DATA BLOCK ->

◇ ◇ ◇

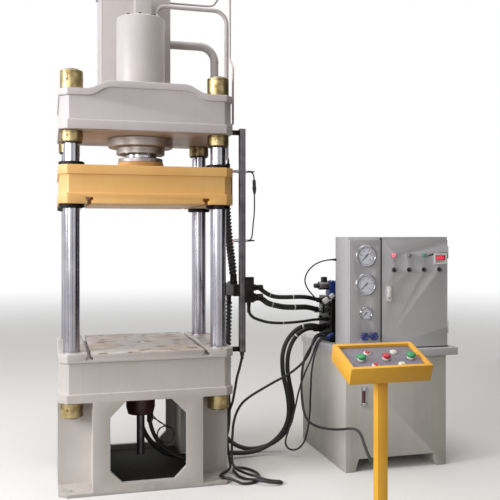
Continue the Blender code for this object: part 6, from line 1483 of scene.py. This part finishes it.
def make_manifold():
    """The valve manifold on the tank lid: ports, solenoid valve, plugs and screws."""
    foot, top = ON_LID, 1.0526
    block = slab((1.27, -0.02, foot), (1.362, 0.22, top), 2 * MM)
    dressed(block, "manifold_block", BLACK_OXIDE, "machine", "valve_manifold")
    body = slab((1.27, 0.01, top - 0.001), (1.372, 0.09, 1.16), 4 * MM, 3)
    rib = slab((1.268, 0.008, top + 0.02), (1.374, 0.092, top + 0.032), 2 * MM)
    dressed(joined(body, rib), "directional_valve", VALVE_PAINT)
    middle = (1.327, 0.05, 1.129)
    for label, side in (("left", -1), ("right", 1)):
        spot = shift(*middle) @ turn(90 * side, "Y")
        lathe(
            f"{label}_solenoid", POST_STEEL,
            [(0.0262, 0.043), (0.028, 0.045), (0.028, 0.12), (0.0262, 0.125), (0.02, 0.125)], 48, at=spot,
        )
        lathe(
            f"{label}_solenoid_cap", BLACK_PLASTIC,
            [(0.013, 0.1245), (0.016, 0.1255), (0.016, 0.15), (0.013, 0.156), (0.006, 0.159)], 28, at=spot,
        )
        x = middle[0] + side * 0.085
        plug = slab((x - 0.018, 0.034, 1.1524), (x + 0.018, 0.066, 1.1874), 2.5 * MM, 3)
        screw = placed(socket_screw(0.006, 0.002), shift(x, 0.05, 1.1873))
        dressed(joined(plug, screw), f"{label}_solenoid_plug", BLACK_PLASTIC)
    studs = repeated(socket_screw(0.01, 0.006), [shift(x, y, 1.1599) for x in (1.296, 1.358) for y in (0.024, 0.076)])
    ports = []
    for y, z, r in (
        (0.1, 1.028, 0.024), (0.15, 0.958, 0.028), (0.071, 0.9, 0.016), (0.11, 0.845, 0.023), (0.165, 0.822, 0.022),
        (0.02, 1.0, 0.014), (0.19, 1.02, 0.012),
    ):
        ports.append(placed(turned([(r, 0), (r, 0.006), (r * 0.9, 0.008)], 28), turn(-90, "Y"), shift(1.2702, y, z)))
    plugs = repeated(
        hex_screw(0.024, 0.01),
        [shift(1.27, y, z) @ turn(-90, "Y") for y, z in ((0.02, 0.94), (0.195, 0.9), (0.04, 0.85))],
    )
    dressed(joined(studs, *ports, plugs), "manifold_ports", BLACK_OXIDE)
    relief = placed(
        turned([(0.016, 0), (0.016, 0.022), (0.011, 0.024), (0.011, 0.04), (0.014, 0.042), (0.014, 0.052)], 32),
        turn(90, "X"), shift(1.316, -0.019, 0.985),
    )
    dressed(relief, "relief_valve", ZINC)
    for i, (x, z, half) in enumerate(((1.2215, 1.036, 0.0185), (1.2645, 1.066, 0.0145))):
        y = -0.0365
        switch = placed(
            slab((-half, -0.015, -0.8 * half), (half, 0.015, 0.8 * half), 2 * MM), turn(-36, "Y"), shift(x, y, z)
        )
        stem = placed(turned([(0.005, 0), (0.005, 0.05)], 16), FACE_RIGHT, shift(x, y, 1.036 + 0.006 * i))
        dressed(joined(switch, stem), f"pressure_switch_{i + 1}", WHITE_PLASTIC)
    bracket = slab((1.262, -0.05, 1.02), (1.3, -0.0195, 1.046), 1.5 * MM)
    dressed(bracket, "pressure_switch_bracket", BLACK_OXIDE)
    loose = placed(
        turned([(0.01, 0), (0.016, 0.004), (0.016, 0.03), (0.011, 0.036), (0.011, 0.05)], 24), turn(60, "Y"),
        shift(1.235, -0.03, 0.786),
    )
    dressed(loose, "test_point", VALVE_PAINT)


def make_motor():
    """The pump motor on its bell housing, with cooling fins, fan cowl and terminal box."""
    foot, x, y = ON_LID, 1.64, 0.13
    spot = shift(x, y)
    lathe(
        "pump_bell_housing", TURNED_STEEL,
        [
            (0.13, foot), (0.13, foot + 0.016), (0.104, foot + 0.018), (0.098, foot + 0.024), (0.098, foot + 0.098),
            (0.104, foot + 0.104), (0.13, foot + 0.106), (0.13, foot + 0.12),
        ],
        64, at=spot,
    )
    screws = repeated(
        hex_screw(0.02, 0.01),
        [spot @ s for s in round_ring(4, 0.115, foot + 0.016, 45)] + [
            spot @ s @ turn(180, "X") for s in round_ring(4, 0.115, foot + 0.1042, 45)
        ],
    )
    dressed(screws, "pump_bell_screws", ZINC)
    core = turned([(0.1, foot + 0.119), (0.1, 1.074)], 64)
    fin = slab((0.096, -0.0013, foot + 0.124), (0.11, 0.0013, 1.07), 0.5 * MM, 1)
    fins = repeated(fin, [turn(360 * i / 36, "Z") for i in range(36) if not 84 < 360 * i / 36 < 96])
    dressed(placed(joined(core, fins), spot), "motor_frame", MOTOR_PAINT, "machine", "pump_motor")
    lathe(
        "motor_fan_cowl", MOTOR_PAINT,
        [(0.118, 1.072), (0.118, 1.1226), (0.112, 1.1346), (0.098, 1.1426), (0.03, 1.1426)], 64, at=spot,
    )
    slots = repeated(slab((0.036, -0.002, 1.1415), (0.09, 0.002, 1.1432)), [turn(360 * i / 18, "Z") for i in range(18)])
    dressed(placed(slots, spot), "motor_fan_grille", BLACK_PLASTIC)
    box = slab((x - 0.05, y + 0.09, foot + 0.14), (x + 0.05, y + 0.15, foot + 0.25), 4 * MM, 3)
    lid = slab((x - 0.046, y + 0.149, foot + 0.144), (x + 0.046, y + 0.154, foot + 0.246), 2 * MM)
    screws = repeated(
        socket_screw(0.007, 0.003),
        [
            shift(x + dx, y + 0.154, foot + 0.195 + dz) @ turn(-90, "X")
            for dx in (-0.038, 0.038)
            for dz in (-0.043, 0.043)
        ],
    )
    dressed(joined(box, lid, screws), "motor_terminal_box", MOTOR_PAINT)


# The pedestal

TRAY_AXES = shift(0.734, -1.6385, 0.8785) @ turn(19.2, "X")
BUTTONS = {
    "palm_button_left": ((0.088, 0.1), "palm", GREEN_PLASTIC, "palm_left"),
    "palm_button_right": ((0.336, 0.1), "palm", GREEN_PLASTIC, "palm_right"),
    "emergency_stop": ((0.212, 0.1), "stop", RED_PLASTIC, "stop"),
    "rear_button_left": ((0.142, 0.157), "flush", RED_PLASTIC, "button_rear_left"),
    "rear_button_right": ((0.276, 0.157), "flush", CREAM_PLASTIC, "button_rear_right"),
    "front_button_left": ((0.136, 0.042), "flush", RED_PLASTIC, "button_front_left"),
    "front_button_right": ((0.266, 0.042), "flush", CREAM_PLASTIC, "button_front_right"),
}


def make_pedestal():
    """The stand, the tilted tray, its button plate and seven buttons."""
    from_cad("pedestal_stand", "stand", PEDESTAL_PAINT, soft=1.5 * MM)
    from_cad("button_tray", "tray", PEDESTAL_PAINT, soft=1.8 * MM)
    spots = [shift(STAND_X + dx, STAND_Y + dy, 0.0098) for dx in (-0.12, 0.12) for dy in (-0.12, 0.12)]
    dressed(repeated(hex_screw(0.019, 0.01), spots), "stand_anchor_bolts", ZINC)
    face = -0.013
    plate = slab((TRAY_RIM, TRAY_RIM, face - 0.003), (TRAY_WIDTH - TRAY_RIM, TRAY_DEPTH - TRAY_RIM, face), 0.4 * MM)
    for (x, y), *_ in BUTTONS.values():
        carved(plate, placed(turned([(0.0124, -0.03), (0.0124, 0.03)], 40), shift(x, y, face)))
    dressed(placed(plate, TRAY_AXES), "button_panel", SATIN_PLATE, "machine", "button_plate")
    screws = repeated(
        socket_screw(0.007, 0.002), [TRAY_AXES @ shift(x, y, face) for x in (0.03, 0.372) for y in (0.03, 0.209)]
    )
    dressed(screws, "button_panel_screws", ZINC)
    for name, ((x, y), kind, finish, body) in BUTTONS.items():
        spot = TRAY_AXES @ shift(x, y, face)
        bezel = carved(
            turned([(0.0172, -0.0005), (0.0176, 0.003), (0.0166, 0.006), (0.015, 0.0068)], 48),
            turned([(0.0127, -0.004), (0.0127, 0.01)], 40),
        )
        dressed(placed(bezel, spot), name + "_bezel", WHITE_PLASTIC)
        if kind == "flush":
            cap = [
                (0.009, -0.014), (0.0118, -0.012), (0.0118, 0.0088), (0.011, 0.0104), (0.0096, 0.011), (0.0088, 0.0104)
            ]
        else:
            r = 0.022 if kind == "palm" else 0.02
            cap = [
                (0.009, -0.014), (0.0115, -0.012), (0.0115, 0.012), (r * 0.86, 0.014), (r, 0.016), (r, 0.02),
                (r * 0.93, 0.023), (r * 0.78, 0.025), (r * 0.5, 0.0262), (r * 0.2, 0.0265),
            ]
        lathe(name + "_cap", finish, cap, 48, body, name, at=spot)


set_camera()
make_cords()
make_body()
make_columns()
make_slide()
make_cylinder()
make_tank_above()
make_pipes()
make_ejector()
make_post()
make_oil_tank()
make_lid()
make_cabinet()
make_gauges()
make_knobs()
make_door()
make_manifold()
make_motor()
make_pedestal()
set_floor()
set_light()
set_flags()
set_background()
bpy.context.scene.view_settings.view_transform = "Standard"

◇ ◇ ◇

AIM -> Search the data for the string "scene". List each line that has it.

RESULT ->
Continue the Blender code for this object: part 6, from line 1483 of scene.py. This part finishes it.
bpy.context.scene.view_settings.view_transform = "Standard"